WHAT YOU SHOULD DO :: List each line of the data that holds the word "from".

DATA SECTION ::
━━━━━━━━

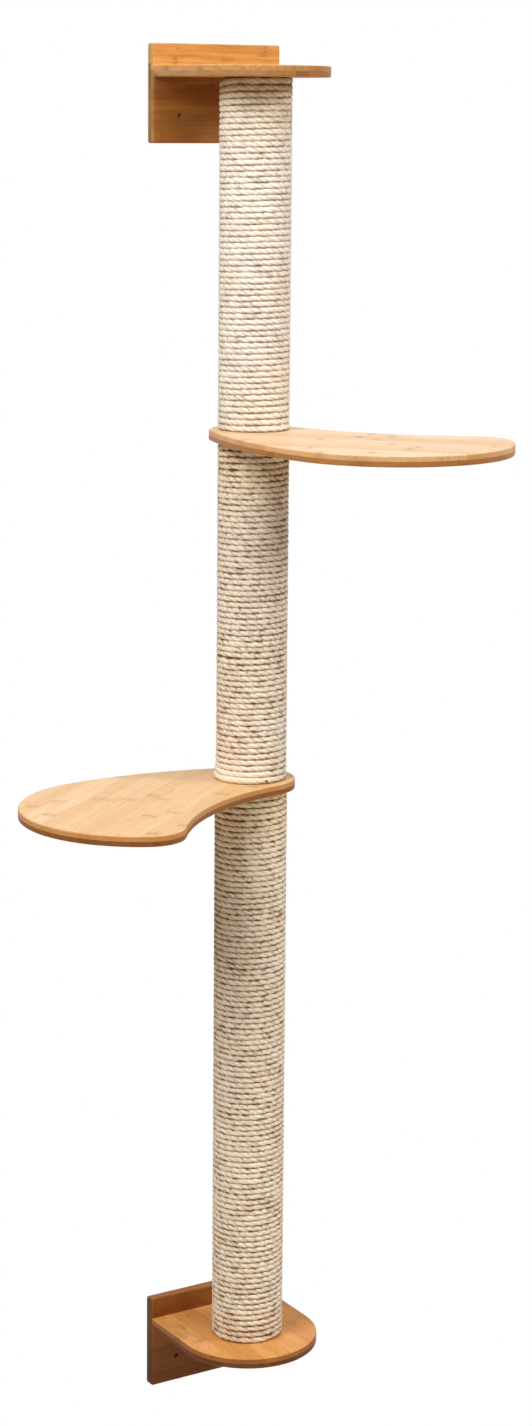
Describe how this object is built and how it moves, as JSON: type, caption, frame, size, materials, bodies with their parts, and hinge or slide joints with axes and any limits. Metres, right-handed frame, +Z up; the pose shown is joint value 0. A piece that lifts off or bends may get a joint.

━━━━━━━━

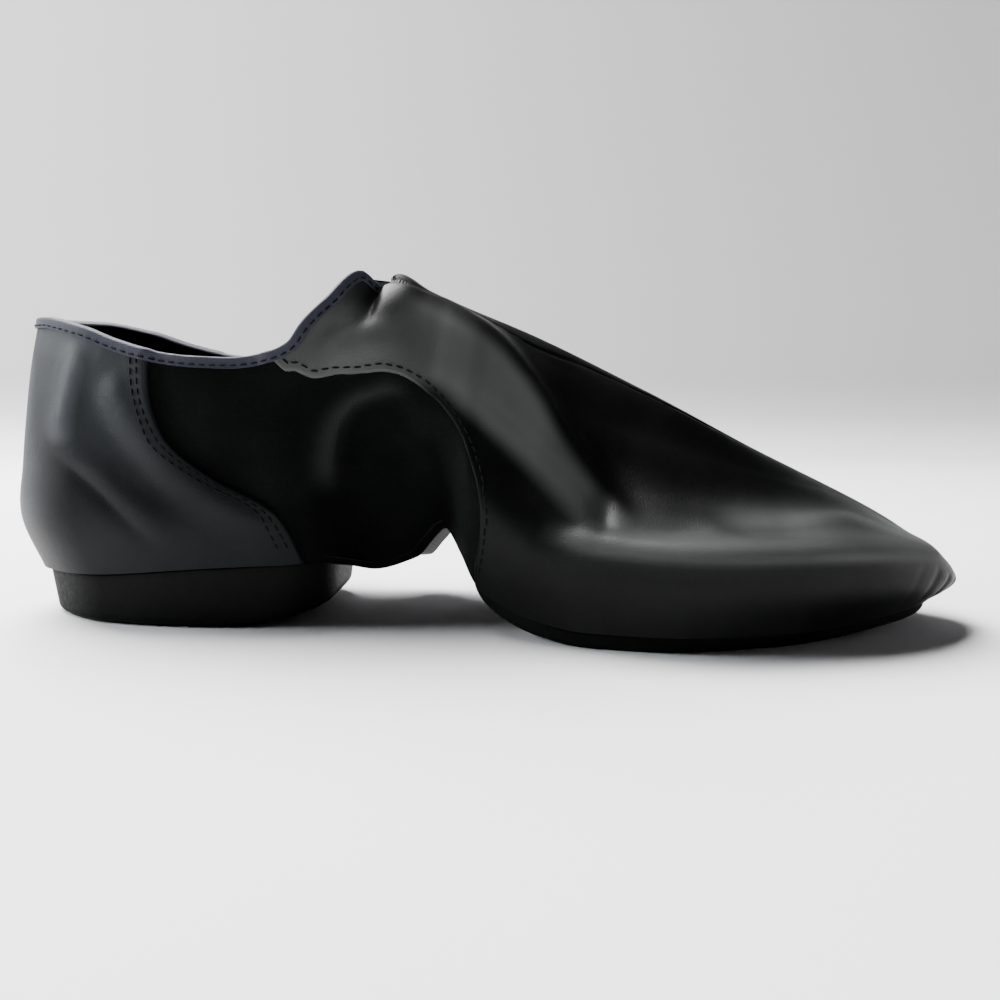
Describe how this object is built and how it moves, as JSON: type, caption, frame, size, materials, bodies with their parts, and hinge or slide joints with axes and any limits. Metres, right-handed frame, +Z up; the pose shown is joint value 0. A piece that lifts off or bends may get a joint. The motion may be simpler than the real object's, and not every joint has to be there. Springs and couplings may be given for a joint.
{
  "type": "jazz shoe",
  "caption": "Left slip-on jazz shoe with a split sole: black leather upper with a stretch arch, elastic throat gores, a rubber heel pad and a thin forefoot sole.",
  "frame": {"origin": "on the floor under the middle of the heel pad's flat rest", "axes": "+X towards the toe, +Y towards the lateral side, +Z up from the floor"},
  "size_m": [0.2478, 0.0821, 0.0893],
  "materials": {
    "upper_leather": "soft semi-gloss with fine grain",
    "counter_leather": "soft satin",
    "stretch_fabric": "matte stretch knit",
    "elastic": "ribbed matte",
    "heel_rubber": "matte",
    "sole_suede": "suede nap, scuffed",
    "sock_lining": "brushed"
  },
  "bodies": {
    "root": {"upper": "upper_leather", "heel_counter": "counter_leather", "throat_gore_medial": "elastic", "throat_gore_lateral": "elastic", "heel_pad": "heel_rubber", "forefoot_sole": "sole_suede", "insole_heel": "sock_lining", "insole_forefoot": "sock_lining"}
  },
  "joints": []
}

━━━━━━━━

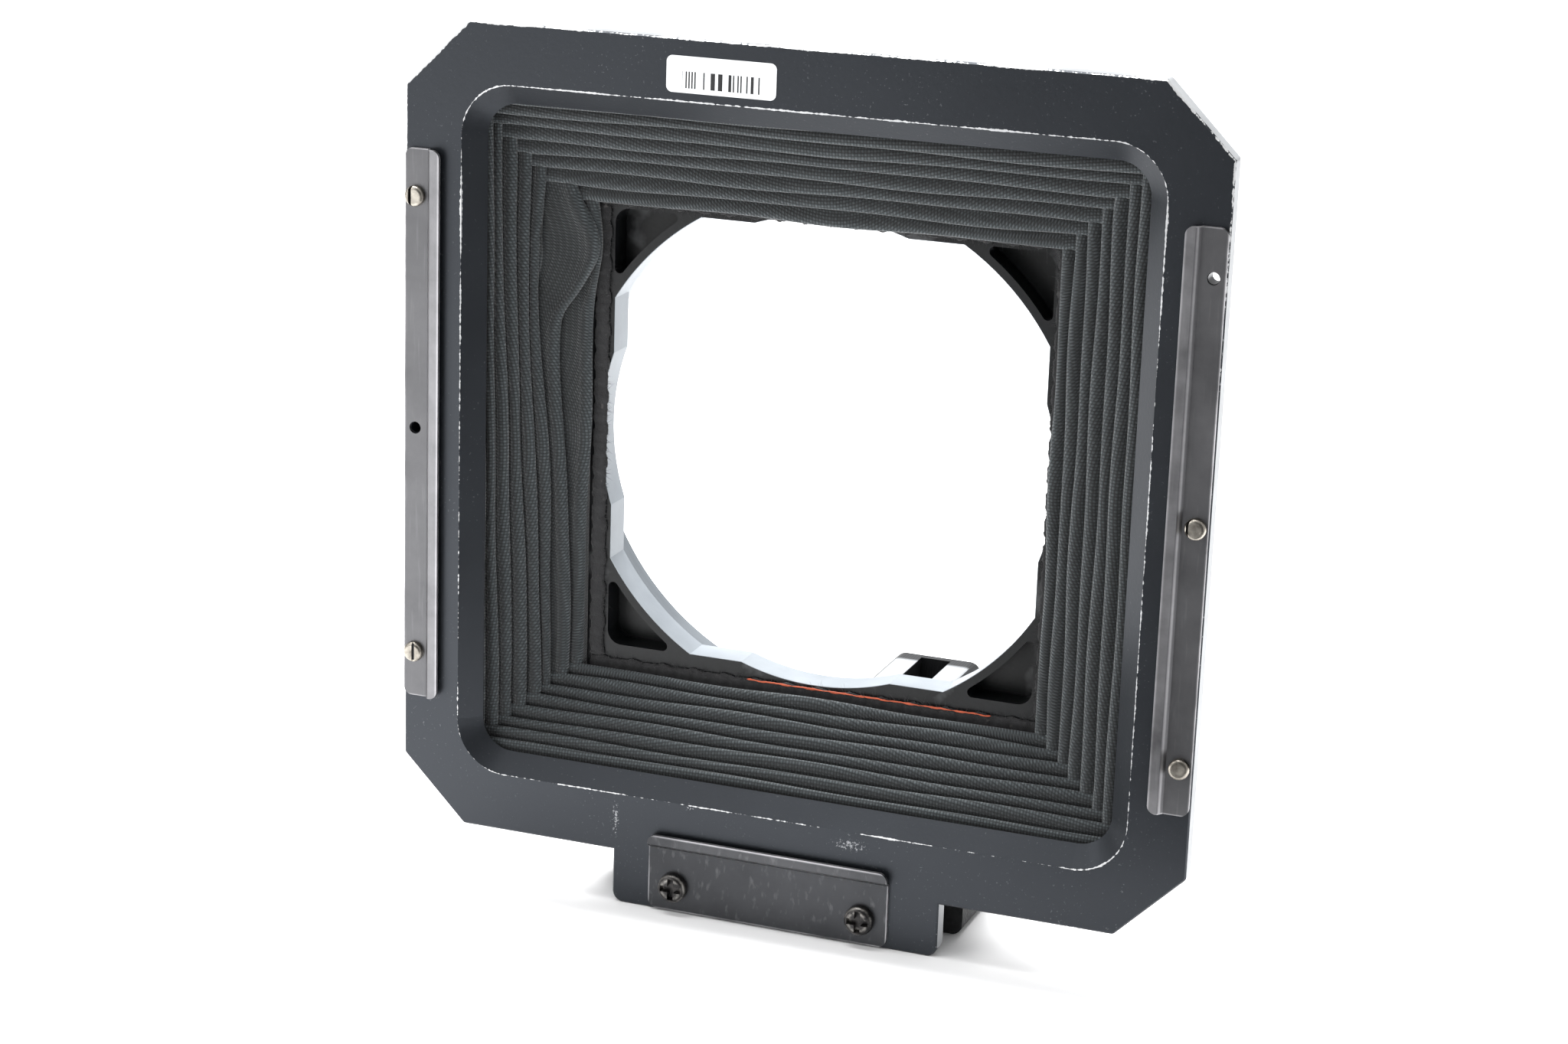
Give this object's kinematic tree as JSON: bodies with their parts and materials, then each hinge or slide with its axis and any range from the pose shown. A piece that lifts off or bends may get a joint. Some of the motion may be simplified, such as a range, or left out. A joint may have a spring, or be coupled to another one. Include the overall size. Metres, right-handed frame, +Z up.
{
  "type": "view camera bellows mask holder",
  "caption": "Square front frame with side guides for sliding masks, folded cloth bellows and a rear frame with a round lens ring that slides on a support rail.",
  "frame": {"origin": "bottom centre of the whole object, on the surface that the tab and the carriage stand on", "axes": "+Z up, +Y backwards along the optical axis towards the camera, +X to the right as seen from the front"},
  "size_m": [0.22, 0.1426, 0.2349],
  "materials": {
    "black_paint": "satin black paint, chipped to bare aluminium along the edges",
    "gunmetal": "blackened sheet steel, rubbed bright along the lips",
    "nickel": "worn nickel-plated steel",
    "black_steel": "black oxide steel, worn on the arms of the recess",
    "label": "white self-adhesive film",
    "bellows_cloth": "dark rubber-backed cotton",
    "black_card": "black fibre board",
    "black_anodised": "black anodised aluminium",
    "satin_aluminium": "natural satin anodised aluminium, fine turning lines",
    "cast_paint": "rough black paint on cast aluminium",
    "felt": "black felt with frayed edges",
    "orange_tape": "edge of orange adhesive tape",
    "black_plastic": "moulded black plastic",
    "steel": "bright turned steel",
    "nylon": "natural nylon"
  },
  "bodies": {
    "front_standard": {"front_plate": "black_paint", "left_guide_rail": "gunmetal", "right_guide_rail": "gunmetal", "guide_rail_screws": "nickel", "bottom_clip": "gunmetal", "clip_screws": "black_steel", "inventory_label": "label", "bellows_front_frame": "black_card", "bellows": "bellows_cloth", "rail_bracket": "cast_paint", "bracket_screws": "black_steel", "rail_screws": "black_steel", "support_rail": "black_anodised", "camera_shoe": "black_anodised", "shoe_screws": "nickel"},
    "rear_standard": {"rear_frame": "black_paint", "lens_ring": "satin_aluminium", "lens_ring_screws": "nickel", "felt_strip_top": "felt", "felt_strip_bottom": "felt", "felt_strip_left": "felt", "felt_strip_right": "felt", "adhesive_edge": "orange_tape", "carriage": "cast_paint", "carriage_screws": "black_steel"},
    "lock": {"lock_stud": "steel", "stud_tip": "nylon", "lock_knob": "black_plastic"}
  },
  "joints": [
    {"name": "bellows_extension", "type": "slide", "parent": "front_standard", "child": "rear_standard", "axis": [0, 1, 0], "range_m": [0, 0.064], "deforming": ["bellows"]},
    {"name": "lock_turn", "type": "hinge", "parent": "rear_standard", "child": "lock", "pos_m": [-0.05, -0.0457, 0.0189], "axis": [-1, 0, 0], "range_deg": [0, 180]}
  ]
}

━━━━━━━━

FINAL RESULT ::
  "frame": {"origin": "on the floor under the middle of the heel pad's flat rest", "axes": "+X towards the toe, +Y towards the lateral side, +Z up from the floor"},
Give this object's kinematic tree as JSON: bodies with their parts and materials, then each hinge or slide with its axis and any range from the pose shown. A piece that lifts off or bends may get a joint. Some of the motion may be simplified, such as a range, or left out. A joint may have a spring, or be coupled to another one. Include the overall size. Metres, right-handed frame, +Z up.
  "frame": {"origin": "bottom centre of the whole object, on the surface that the tab and the carriage stand on", "axes": "+Z up, +Y backwards along the optical axis towards the camera, +X to the right as seen from the front"},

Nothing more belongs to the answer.